Açıklamada, 19 Mart 2025’te İstanbul Büyükşehir Belediye Başkanı Ekrem İmamoğlu’nun gözaltına alınmasını eleştiren İstanbul Barosu Başkanı İbrahim Kaboğlu hakkında, İstanbul Cumhuriyet Başsavcılığı tarafından “terör örgütü PKK üyeliği bulunan firari sanıkları övmek” suçlamasıyla dava açılmasına ve 21 Mart’ta Kaboğlu ve İstanbul Barosu yönetiminin görevden alınmasına değinildi. Açıklamada şunlar söylendi:
“Bugün 5 Nisan Avukatlar Günü. Aynı zamanda, yalnızca ülkemizin değil, dünyanın sayı bakımından en büyük barolarından biri olan İstanbul Barosu’nun da kuruluş yıl dönümü. Ancak ne yazık ki, 147 yıllık bu köklü kurumun seçilmiş yönetimi bugün hukukla değil, haksızlıkla mesnetsiz iddialarla, hukuka aykırı yargı kararlarıyla görevinden uzaklaştırılmak isteniyor. İstanbul Barosu, istibdada da işgal mahkemelerine de karşı duruş göstermiş, darbe dönemlerinde hukukun onurunu ayakta tutmuş, bu halkın yüz yıllık bağımsızlık ve demokrasi mücadelesinde adaletin taşıyıcısı olmuştur.
Bugün, böylesine köklü bir meslek örgütüne yönelen müdahale, yalnızca bir kuruma değil, İstanbul Barosu üyesi on binlerce meslektaşımızın iradesine ve avukatlık mesleğinin özüne dönük bir tehdit niteliği taşımaktadır. Şunu açıkça ifade ediyoruz. Baroları susturulmak istenen bir ülkede, savunmanın sesi bastırılmak isteniyor demektir. Ama biz buradayız; meslek örgütümüze, mesleğimizin onuruna ve hukukun üstünlüğüne sahip çıkıyoruz ve biliyoruz, bu ses susturulamaz.”

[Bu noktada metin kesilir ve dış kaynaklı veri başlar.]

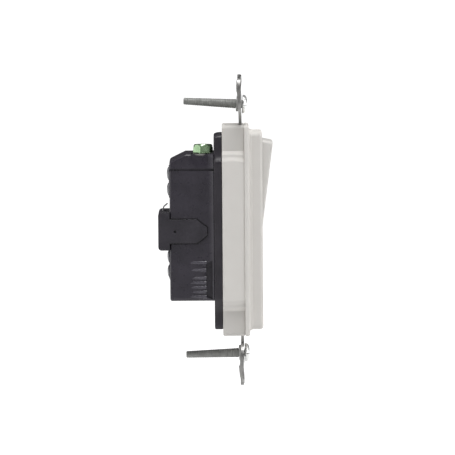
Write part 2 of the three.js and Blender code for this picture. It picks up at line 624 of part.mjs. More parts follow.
let assemblyCount = 0;
for (const y of [-BOSS.y, BOSS.y]) {
  for (const z of [-BOSS.z, BOSS.z]) {
    assemblyCount += 1;
    addMesh(`assembly_screw_${assemblyCount}`, makeAssemblyScrew(y, z), STEEL);
  }
}
RIVET.heights.forEach((z, i) => addMesh(`terminal_rivet_${i + 1}`, makeRivet(z), GREY));

export default model;
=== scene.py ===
"""The looks of a decorator rocker wall switch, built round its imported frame. Sizes are in millimetres until a
mesh is made. +X points out of the wall, +Z is up, the wall's plane is X = 0, and the camera looks from -Y."""

import json
import math

import bmesh
import bpy
from mathutils import Matrix, Vector


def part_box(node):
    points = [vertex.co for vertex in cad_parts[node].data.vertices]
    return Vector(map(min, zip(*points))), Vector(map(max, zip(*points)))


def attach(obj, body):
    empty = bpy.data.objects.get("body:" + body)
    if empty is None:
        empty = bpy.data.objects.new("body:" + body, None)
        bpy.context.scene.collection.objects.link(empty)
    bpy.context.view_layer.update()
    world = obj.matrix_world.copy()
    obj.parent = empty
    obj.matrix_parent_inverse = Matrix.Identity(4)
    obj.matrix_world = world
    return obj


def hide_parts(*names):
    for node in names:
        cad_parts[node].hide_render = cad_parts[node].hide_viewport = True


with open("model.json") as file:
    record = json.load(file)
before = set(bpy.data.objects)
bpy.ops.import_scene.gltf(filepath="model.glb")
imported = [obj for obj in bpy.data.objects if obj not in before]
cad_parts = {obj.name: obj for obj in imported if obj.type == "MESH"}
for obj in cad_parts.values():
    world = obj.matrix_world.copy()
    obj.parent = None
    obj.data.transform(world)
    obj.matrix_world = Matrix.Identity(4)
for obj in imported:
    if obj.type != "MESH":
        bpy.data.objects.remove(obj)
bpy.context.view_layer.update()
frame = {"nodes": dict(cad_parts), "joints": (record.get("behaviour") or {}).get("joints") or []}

MM = 0.001
TAU = math.tau
NODES = frame["nodes"]
JOINTS = {joint["name"]: joint for joint in frame["joints"]}


# ---------------------------------------------------------------- sizes from the frame
def box_mm(node):
    low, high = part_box(node)
    return low / MM, high / MM


STRAP_LOW, STRAP_HIGH = box_mm("mounting_strap")
HOUSING_LOW, HOUSING_HIGH = box_mm("front_housing")
MIDDLE_LOW, MIDDLE_HIGH = box_mm("middle_housing")
PLATE_LOW, PLATE_HIGH = box_mm("separator_plate")
BODY_LOW, BODY_HIGH = box_mm("back_body")
CLIP_LOW, CLIP_HIGH = box_mm("rear_clip")
PIVOT = Vector(JOINTS["rocker_tilt"]["pos_m"]) / MM
TILT = math.radians(JOINTS["rocker_tilt"]["range_deg"][1] / 2)


# ---------------------------------------------------------------- shader nodes
def new_maths(nodes, links, operation, *values):
    """A Math node; each value is an output to link, or a number."""
    maths = nodes.new("ShaderNodeMath")
    maths.operation = operation
    for socket, value in zip(maths.inputs, values):
        if isinstance(value, float):
            socket.default_value = value
        else:
            links.new(value, socket)
    return maths.outputs["Value"]


def new_range(nodes, links, value, before, after, interpolation="LINEAR"):
    """A Map Range node that takes the value from the limits before to the limits after."""
    limits = nodes.new("ShaderNodeMapRange")
    limits.interpolation_type = interpolation
    for socket, number in zip(("From Min", "From Max", "To Min", "To Max"), (*before, *after)):
        limits.inputs[socket].default_value = number
    links.new(value, limits.inputs["Value"])
    return limits.outputs["Result"]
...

“ADALETİN TEK BİR GÜVENCESİ VAR O DA ADALETİ SAVUNMAYA HAZIR OLANLARIN KARARLILIĞIDIR”
Açıklamada ayrıca, yükselttikleri sesin yalnızca avukatların sesi olmadığı, “adaletin ve hakkaniyetin sesi” olduğu dile getirildi.

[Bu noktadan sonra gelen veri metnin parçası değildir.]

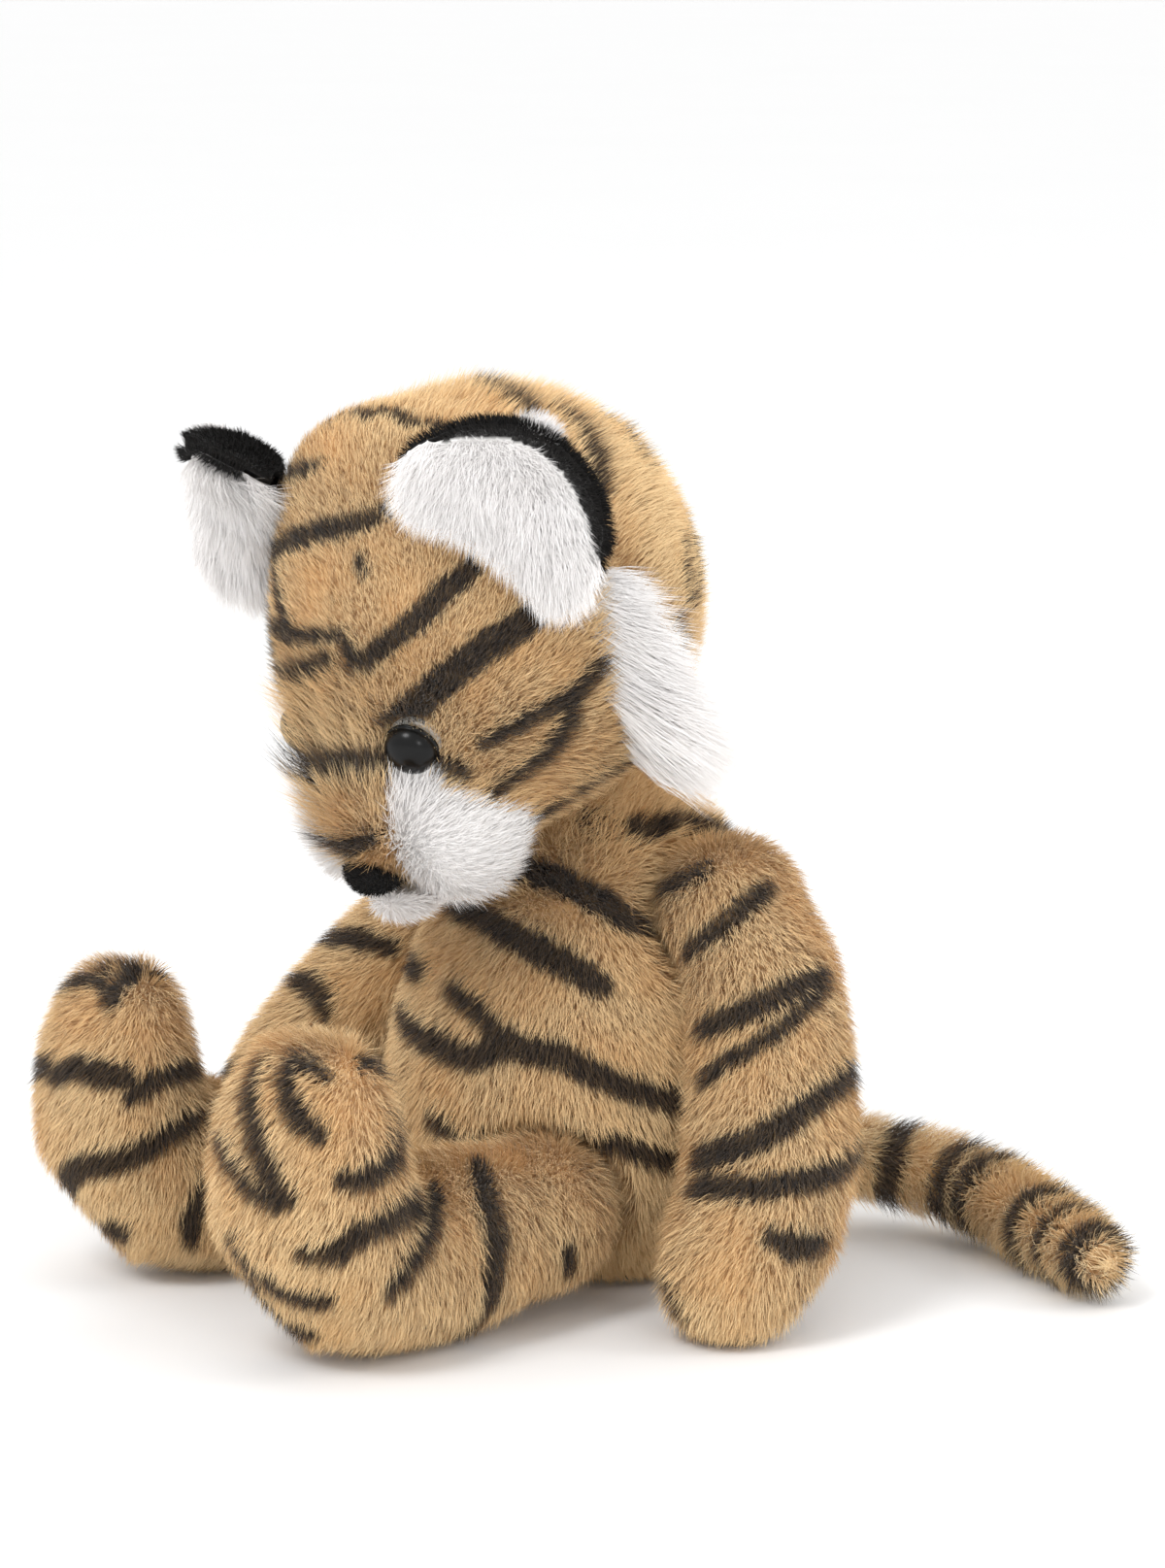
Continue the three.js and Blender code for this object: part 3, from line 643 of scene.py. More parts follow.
def strand_ways(g, seed, outward):
    """The way each strand points: combed over, raised, and strayed in tufts, in locks and alone."""
    tuft = g.vector("SCALE", g.waves(0.012, 3.1), 1.2)
    lock = g.vector("SCALE", g.waves(0.005, 7.7), 0.9)
    loose = g.vector("SCALE", g.vector("ADD", tuft, lock), g.value["Tousle"])
    reach = {0: (-1.0, -1.0, -1.0), 1: (1.0, 1.0, 1.0), "Seed": g.math("ADD", seed, 3.0)}
    stray = g.add("FunctionNodeRandomValue", reach, data_type="FLOAT_VECTOR")
    loose = g.vector("ADD", loose, g.vector("SCALE", stray, g.value["Stray"]))
    way = g.vector("ADD", g.named("comb", "FLOAT_VECTOR"), loose)
    rise = g.math("MULTIPLY", g.value["Rise"], g.random(0.55, 1.45, seed))
    return g.vector("ADD", way, g.vector("SCALE", outward, rise))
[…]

Adaletin olmadığı yerde yurttaşların kendini güvende hissetmeyeceği vurgulanarak şunlar dile getirildi:
“Bu yürüyüş, savunmanın yalnızca mahkeme salonlarında değil, hayatın içinde, yurttaşın adalet arayışında da var olduğunu gösteren bir iradenin ifadesidir. Attığımız her adım, yalnızca bugünün değil, mesleğimizin ve hukukun geleceği içindir. Hukuksuzluk karşısında susmayan her ses, yalnızca bugünü değil, yarını da savunmaktadır. Adaletin tek bir güvencesi var; o da adaleti savunmaya hazır olanların kararlılığıdır. Biz avukatlar, yalnızca hak arayanların değil, hukukun ve adaletin de teminatıyız. Bugün burada toplanan irade, sadece meslek onurumuzu değil yurttaşın haklarını ve hukukun üstünlüğünü savunmanın iradesidir. Hiçbir güç, bu iradeyi teslim alamaz. Savunma susmaz, savunma durmaz, savunma boyun eğmez.”